- **Provided material**:
==========

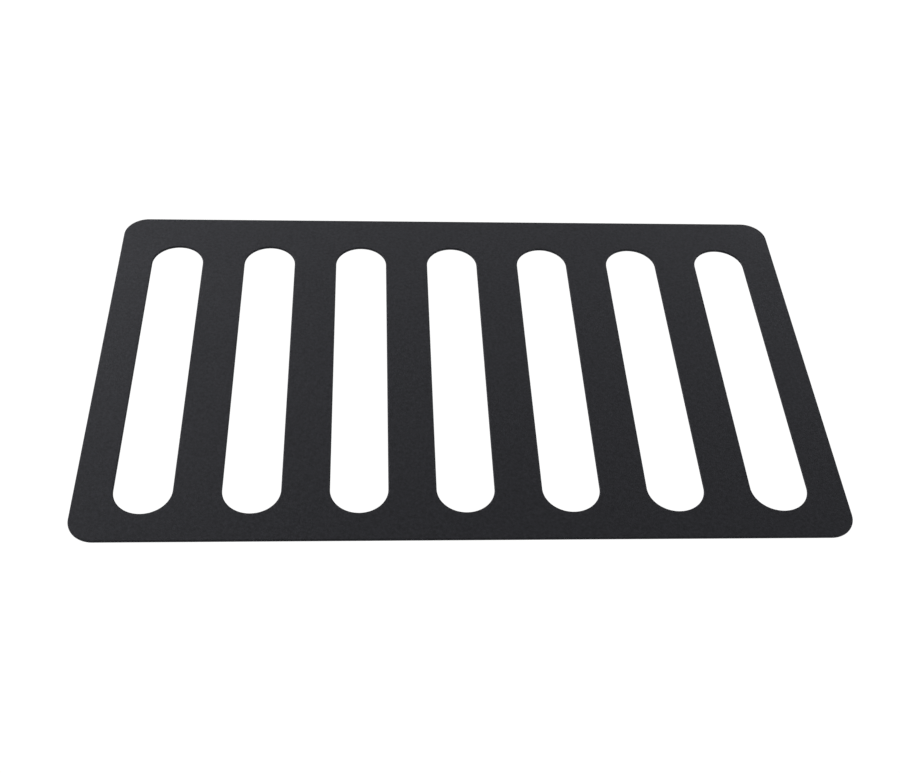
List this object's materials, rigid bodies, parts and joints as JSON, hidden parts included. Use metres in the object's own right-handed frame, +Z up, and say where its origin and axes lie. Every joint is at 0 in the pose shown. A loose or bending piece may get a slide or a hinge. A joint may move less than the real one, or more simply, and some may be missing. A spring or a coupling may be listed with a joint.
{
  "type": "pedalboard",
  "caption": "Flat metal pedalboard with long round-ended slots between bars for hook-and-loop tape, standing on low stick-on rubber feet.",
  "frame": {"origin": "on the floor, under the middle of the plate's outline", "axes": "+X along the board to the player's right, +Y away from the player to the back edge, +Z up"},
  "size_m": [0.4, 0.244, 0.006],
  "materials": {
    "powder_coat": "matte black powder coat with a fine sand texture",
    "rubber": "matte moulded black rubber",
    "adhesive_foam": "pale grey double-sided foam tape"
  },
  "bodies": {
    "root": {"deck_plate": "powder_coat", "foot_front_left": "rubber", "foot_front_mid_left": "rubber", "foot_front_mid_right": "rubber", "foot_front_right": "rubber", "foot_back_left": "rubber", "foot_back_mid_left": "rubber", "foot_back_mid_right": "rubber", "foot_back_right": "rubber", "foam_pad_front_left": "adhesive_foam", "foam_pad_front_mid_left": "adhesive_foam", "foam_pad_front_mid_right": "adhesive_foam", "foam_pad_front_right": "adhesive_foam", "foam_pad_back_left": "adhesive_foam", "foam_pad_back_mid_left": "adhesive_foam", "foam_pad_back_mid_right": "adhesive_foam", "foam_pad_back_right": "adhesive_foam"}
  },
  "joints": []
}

==========

Give the complete listing a second time, exactly as it reads.

- **Right answer**:
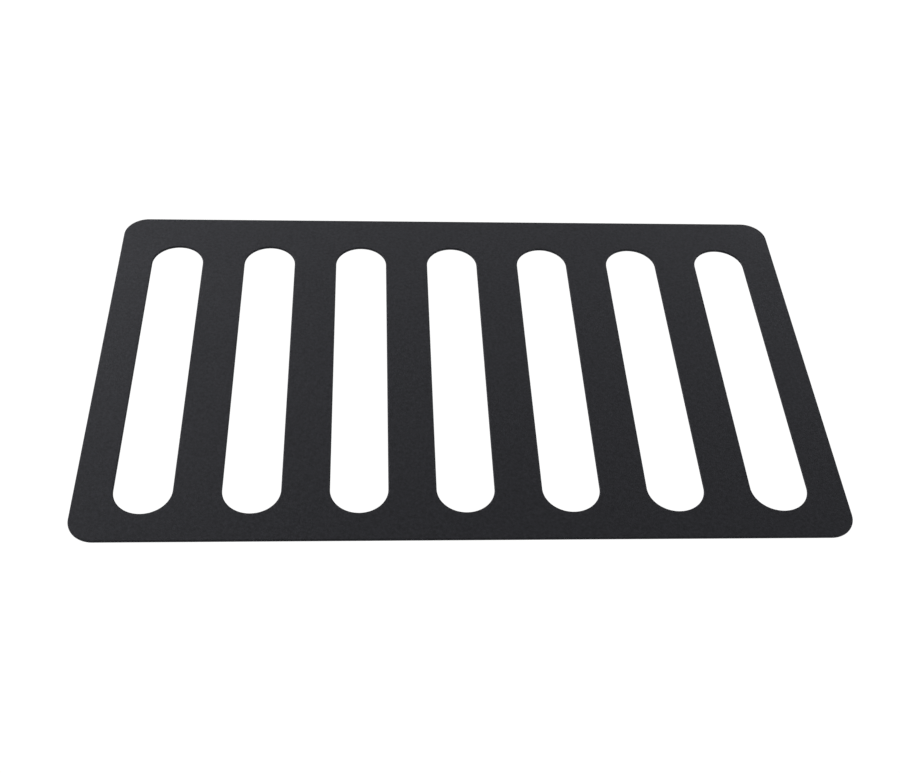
List this object's materials, rigid bodies, parts and joints as JSON, hidden parts included. Use metres in the object's own right-handed frame, +Z up, and say where its origin and axes lie. Every joint is at 0 in the pose shown. A loose or bending piece may get a slide or a hinge. A joint may move less than the real one, or more simply, and some may be missing. A spring or a coupling may be listed with a joint.
{
  "type": "pedalboard",
  "caption": "Flat metal pedalboard with long round-ended slots between bars for hook-and-loop tape, standing on low stick-on rubber feet.",
  "frame": {"origin": "on the floor, under the middle of the plate's outline", "axes": "+X along the board to the player's right, +Y away from the player to the back edge, +Z up"},
  "size_m": [0.4, 0.244, 0.006],
  "materials": {
    "powder_coat": "matte black powder coat with a fine sand texture",
    "rubber": "matte moulded black rubber",
    "adhesive_foam": "pale grey double-sided foam tape"
  },
  "bodies": {
    "root": {"deck_plate": "powder_coat", "foot_front_left": "rubber", "foot_front_mid_left": "rubber", "foot_front_mid_right": "rubber", "foot_front_right": "rubber", "foot_back_left": "rubber", "foot_back_mid_left": "rubber", "foot_back_mid_right": "rubber", "foot_back_right": "rubber", "foam_pad_front_left": "adhesive_foam", "foam_pad_front_mid_left": "adhesive_foam", "foam_pad_front_mid_right": "adhesive_foam", "foam_pad_front_right": "adhesive_foam", "foam_pad_back_left": "adhesive_foam", "foam_pad_back_mid_left": "adhesive_foam", "foam_pad_back_mid_right": "adhesive_foam", "foam_pad_back_right": "adhesive_foam"}
  },
  "joints": []
}